(begin)

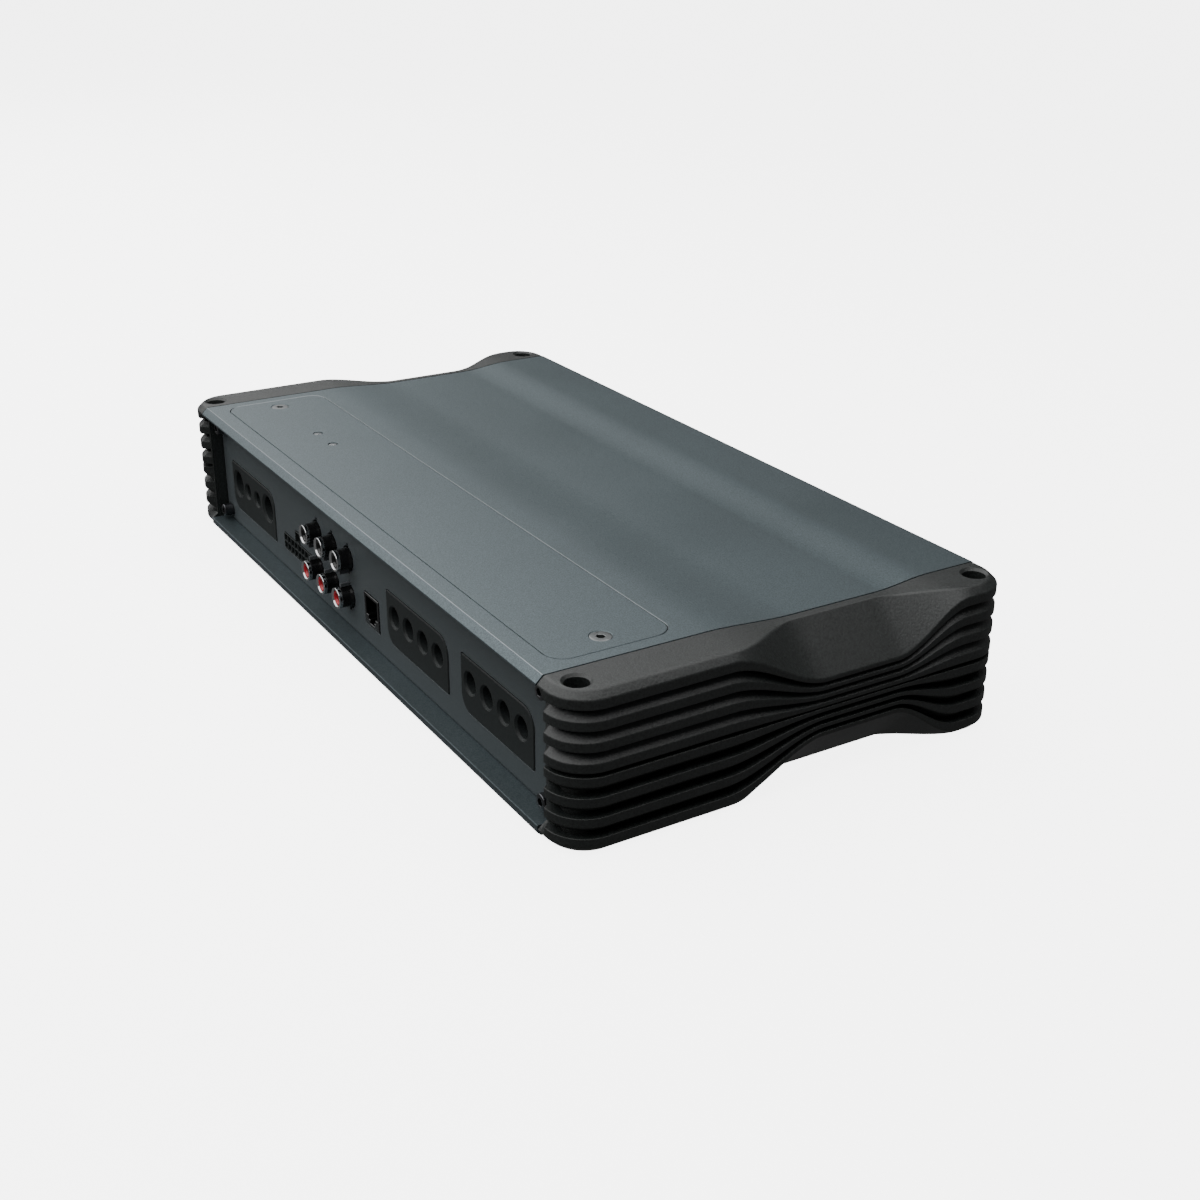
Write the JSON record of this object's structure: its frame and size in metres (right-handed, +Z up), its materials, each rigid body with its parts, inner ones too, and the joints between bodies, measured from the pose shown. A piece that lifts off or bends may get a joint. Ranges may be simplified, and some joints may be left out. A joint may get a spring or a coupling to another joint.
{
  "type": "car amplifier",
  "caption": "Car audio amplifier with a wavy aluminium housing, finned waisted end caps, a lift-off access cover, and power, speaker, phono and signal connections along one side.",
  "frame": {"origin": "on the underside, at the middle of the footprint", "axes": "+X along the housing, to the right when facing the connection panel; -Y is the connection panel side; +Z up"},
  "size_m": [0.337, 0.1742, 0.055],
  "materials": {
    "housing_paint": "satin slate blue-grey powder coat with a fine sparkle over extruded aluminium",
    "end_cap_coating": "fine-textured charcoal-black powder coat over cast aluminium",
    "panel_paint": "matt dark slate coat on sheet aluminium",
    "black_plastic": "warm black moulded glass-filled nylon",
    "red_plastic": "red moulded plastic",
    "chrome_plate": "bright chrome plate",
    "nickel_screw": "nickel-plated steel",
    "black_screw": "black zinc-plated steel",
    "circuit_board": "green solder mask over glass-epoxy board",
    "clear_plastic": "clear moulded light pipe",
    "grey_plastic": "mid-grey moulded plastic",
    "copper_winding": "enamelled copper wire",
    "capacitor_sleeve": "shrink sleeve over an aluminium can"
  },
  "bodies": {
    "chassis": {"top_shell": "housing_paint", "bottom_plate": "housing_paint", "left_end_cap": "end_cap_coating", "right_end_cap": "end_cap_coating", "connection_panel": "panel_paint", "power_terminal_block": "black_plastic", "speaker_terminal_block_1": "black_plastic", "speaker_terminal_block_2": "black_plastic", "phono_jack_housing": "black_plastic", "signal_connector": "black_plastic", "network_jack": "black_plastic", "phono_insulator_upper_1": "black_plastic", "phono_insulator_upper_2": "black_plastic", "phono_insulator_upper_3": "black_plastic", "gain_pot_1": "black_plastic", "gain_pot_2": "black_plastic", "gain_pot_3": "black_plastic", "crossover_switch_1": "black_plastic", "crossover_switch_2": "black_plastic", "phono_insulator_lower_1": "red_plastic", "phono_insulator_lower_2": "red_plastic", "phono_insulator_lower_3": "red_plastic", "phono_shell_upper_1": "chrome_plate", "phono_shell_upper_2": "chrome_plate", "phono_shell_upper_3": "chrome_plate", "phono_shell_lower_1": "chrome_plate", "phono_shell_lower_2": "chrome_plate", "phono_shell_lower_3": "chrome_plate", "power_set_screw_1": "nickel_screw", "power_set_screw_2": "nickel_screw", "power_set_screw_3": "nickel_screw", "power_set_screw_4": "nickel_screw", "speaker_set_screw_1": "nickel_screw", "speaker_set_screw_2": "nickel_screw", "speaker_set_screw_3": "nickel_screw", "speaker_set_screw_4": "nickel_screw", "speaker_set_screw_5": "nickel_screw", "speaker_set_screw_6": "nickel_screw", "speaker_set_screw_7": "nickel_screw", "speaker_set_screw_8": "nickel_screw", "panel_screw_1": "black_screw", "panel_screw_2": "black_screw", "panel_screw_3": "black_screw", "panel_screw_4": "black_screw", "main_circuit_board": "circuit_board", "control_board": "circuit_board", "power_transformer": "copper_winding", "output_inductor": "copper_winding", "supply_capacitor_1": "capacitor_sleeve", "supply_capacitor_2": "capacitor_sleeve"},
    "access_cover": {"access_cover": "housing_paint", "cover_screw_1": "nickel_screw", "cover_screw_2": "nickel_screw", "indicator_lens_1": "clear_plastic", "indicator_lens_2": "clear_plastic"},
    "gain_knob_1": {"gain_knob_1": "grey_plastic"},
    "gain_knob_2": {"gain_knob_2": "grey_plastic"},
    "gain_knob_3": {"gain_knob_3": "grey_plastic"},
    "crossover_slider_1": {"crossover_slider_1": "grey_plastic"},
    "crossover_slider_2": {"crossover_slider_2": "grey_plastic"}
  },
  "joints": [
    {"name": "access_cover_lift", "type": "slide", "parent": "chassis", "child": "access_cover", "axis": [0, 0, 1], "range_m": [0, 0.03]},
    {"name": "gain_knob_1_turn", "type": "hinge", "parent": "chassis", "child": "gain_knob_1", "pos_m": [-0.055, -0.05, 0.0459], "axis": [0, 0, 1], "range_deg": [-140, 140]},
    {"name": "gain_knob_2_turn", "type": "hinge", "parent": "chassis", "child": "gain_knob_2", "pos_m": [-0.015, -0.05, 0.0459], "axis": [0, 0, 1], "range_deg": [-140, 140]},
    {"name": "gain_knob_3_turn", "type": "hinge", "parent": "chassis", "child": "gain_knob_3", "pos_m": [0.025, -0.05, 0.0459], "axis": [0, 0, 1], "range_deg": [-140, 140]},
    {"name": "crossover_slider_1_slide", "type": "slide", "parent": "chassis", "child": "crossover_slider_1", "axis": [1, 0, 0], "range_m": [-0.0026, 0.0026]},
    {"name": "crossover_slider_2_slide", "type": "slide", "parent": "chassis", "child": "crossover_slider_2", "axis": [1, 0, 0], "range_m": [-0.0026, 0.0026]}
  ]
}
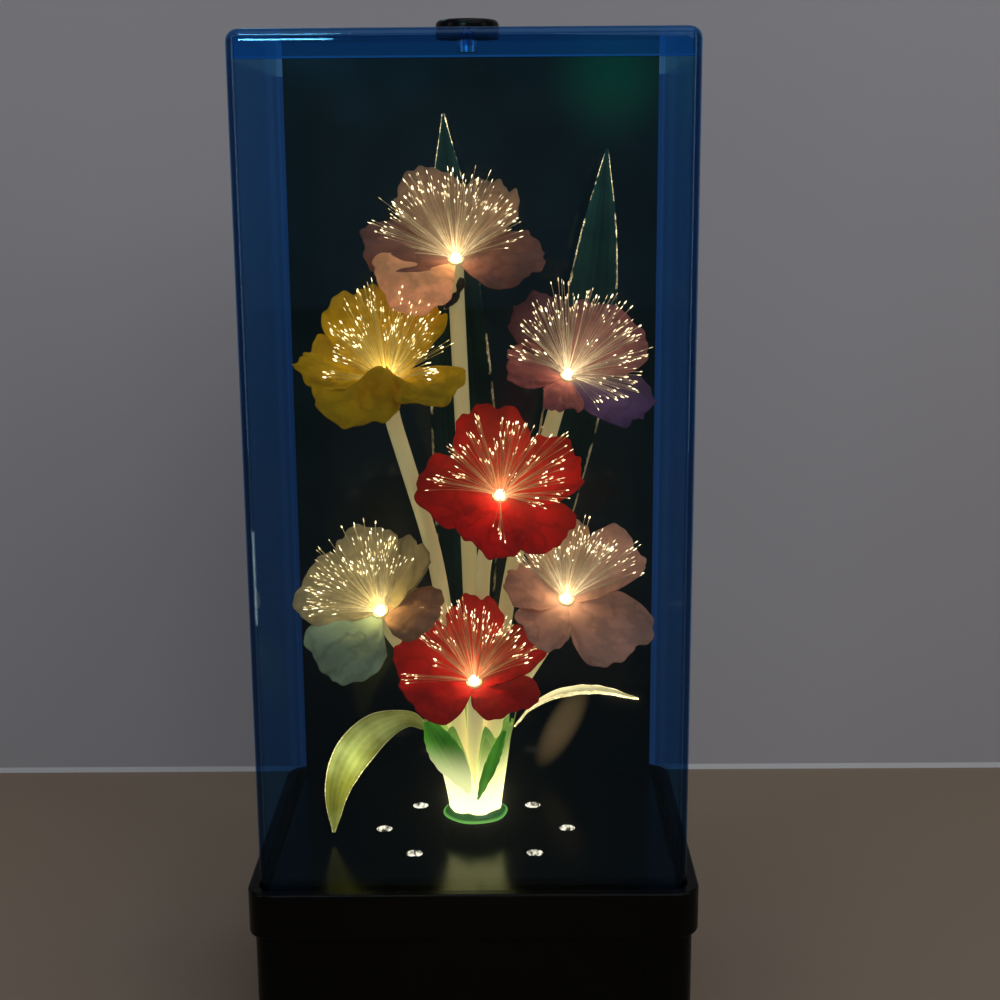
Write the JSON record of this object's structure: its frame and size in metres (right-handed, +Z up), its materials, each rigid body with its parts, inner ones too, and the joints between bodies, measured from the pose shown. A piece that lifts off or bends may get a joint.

(end)

**DIRECTION:** Please reproduce each line exactly as written.

**EXERCISE SOLUTION:**
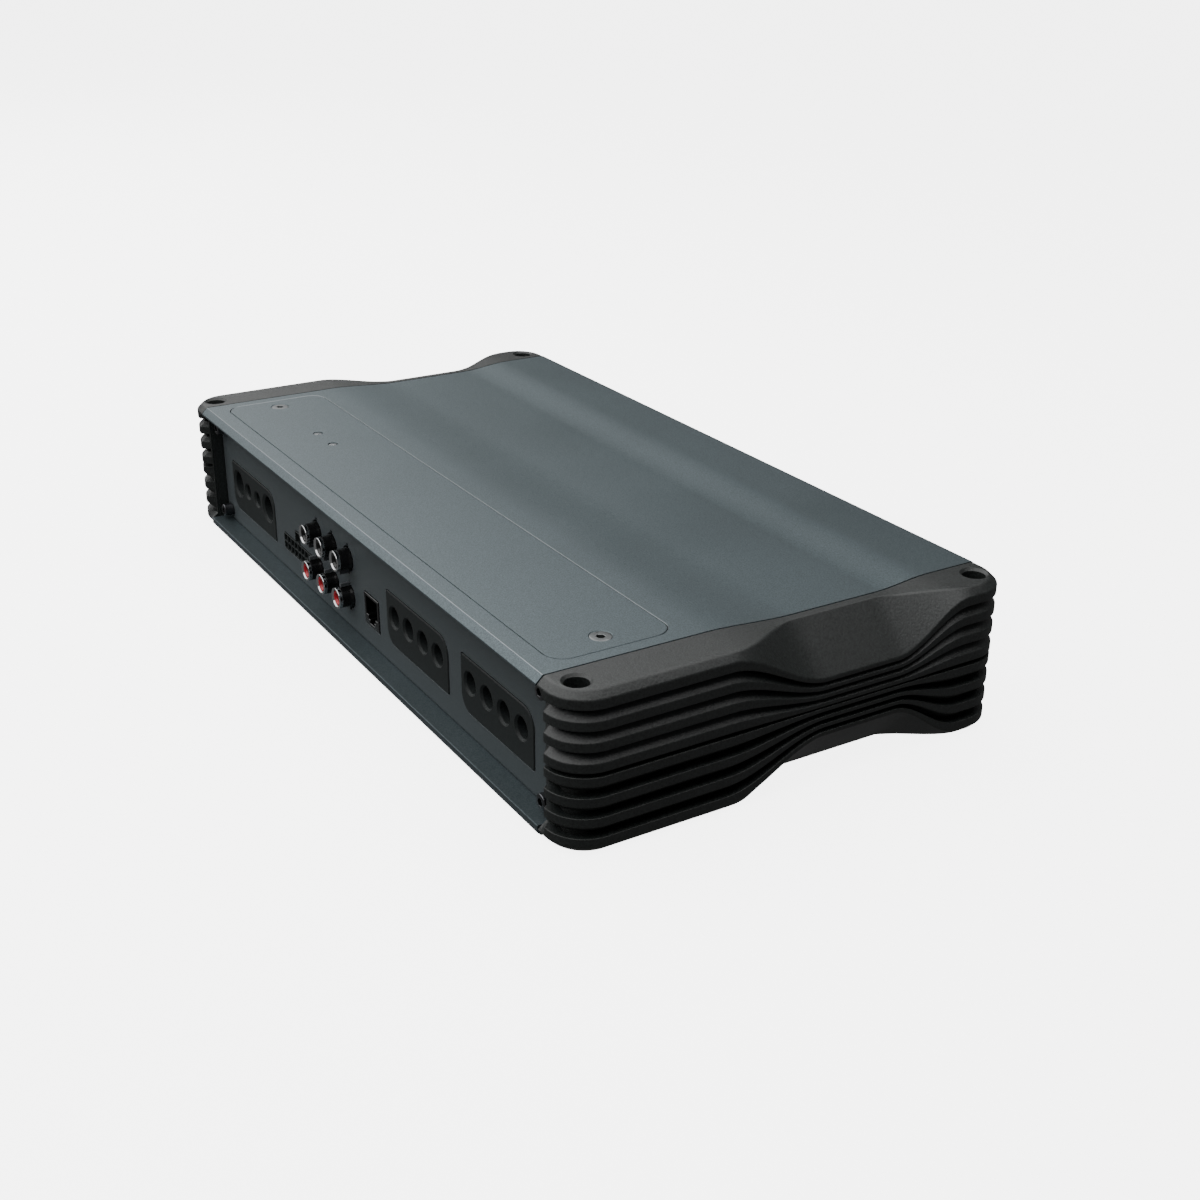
Write the JSON record of this object's structure: its frame and size in metres (right-handed, +Z up), its materials, each rigid body with its parts, inner ones too, and the joints between bodies, measured from the pose shown. A piece that lifts off or bends may get a joint. Ranges may be simplified, and some joints may be left out. A joint may get a spring or a coupling to another joint.
{
  "type": "car amplifier",
  "caption": "Car audio amplifier with a wavy aluminium housing, finned waisted end caps, a lift-off access cover, and power, speaker, phono and signal connections along one side.",
  "frame": {"origin": "on the underside, at the middle of the footprint", "axes": "+X along the housing, to the right when facing the connection panel; -Y is the connection panel side; +Z up"},
  "size_m": [0.337, 0.1742, 0.055],
  "materials": {
    "housing_paint": "satin slate blue-grey powder coat with a fine sparkle over extruded aluminium",
    "end_cap_coating": "fine-textured charcoal-black powder coat over cast aluminium",
    "panel_paint": "matt dark slate coat on sheet aluminium",
    "black_plastic": "warm black moulded glass-filled nylon",
    "red_plastic": "red moulded plastic",
    "chrome_plate": "bright chrome plate",
    "nickel_screw": "nickel-plated steel",
    "black_screw": "black zinc-plated steel",
    "circuit_board": "green solder mask over glass-epoxy board",
    "clear_plastic": "clear moulded light pipe",
    "grey_plastic": "mid-grey moulded plastic",
    "copper_winding": "enamelled copper wire",
    "capacitor_sleeve": "shrink sleeve over an aluminium can"
  },
  "bodies": {
    "chassis": {"top_shell": "housing_paint", "bottom_plate": "housing_paint", "left_end_cap": "end_cap_coating", "right_end_cap": "end_cap_coating", "connection_panel": "panel_paint", "power_terminal_block": "black_plastic", "speaker_terminal_block_1": "black_plastic", "speaker_terminal_block_2": "black_plastic", "phono_jack_housing": "black_plastic", "signal_connector": "black_plastic", "network_jack": "black_plastic", "phono_insulator_upper_1": "black_plastic", "phono_insulator_upper_2": "black_plastic", "phono_insulator_upper_3": "black_plastic", "gain_pot_1": "black_plastic", "gain_pot_2": "black_plastic", "gain_pot_3": "black_plastic", "crossover_switch_1": "black_plastic", "crossover_switch_2": "black_plastic", "phono_insulator_lower_1": "red_plastic", "phono_insulator_lower_2": "red_plastic", "phono_insulator_lower_3": "red_plastic", "phono_shell_upper_1": "chrome_plate", "phono_shell_upper_2": "chrome_plate", "phono_shell_upper_3": "chrome_plate", "phono_shell_lower_1": "chrome_plate", "phono_shell_lower_2": "chrome_plate", "phono_shell_lower_3": "chrome_plate", "power_set_screw_1": "nickel_screw", "power_set_screw_2": "nickel_screw", "power_set_screw_3": "nickel_screw", "power_set_screw_4": "nickel_screw", "speaker_set_screw_1": "nickel_screw", "speaker_set_screw_2": "nickel_screw", "speaker_set_screw_3": "nickel_screw", "speaker_set_screw_4": "nickel_screw", "speaker_set_screw_5": "nickel_screw", "speaker_set_screw_6": "nickel_screw", "speaker_set_screw_7": "nickel_screw", "speaker_set_screw_8": "nickel_screw", "panel_screw_1": "black_screw", "panel_screw_2": "black_screw", "panel_screw_3": "black_screw", "panel_screw_4": "black_screw", "main_circuit_board": "circuit_board", "control_board": "circuit_board", "power_transformer": "copper_winding", "output_inductor": "copper_winding", "supply_capacitor_1": "capacitor_sleeve", "supply_capacitor_2": "capacitor_sleeve"},
    "access_cover": {"access_cover": "housing_paint", "cover_screw_1": "nickel_screw", "cover_screw_2": "nickel_screw", "indicator_lens_1": "clear_plastic", "indicator_lens_2": "clear_plastic"},
    "gain_knob_1": {"gain_knob_1": "grey_plastic"},
    "gain_knob_2": {"gain_knob_2": "grey_plastic"},
    "gain_knob_3": {"gain_knob_3": "grey_plastic"},
    "crossover_slider_1": {"crossover_slider_1": "grey_plastic"},
    "crossover_slider_2": {"crossover_slider_2": "grey_plastic"}
  },
  "joints": [
    {"name": "access_cover_lift", "type": "slide", "parent": "chassis", "child": "access_cover", "axis": [0, 0, 1], "range_m": [0, 0.03]},
    {"name": "gain_knob_1_turn", "type": "hinge", "parent": "chassis", "child": "gain_knob_1", "pos_m": [-0.055, -0.05, 0.0459], "axis": [0, 0, 1], "range_deg": [-140, 140]},
    {"name": "gain_knob_2_turn", "type": "hinge", "parent": "chassis", "child": "gain_knob_2", "pos_m": [-0.015, -0.05, 0.0459], "axis": [0, 0, 1], "range_deg": [-140, 140]},
    {"name": "gain_knob_3_turn", "type": "hinge", "parent": "chassis", "child": "gain_knob_3", "pos_m": [0.025, -0.05, 0.0459], "axis": [0, 0, 1], "range_deg": [-140, 140]},
    {"name": "crossover_slider_1_slide", "type": "slide", "parent": "chassis", "child": "crossover_slider_1", "axis": [1, 0, 0], "range_m": [-0.0026, 0.0026]},
    {"name": "crossover_slider_2_slide", "type": "slide", "parent": "chassis", "child": "crossover_slider_2", "axis": [1, 0, 0], "range_m": [-0.0026, 0.0026]}
  ]
}
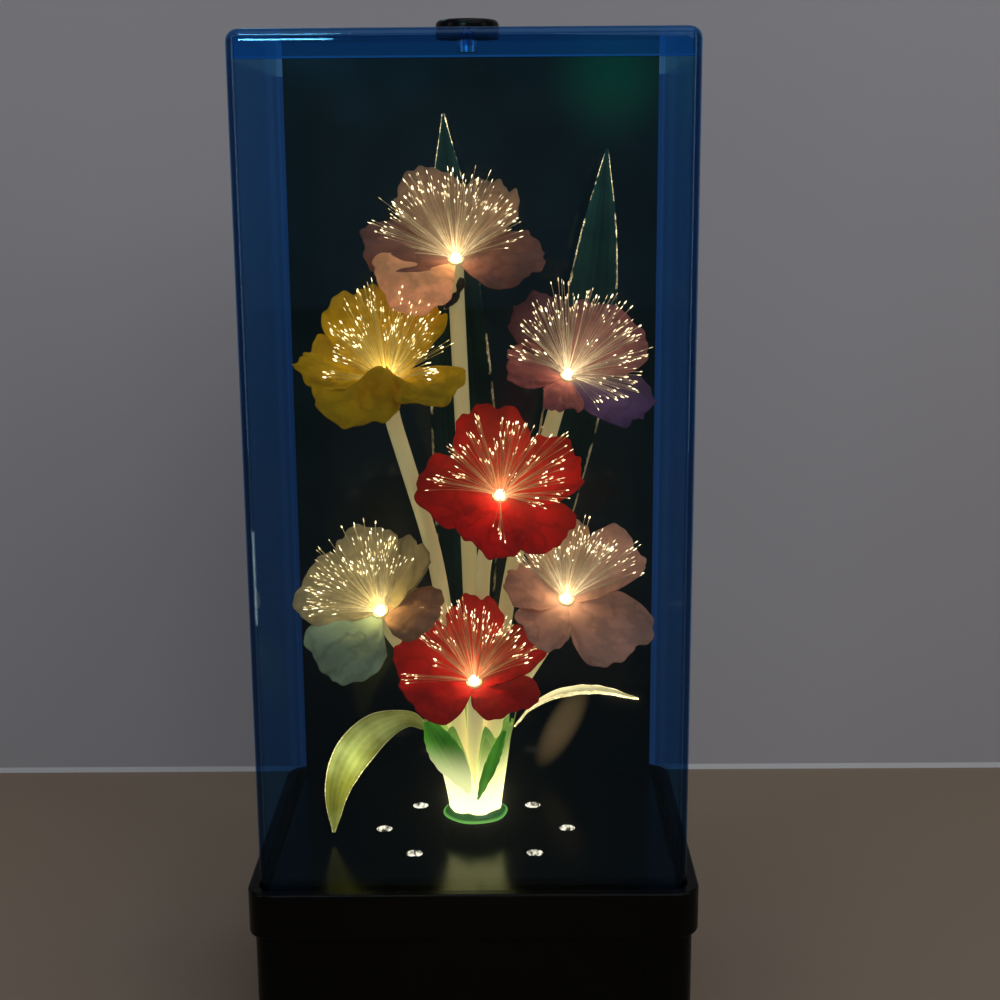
Write the JSON record of this object's structure: its frame and size in metres (right-handed, +Z up), its materials, each rigid body with its parts, inner ones too, and the joints between bodies, measured from the pose shown. A piece that lifts off or bends may get a joint.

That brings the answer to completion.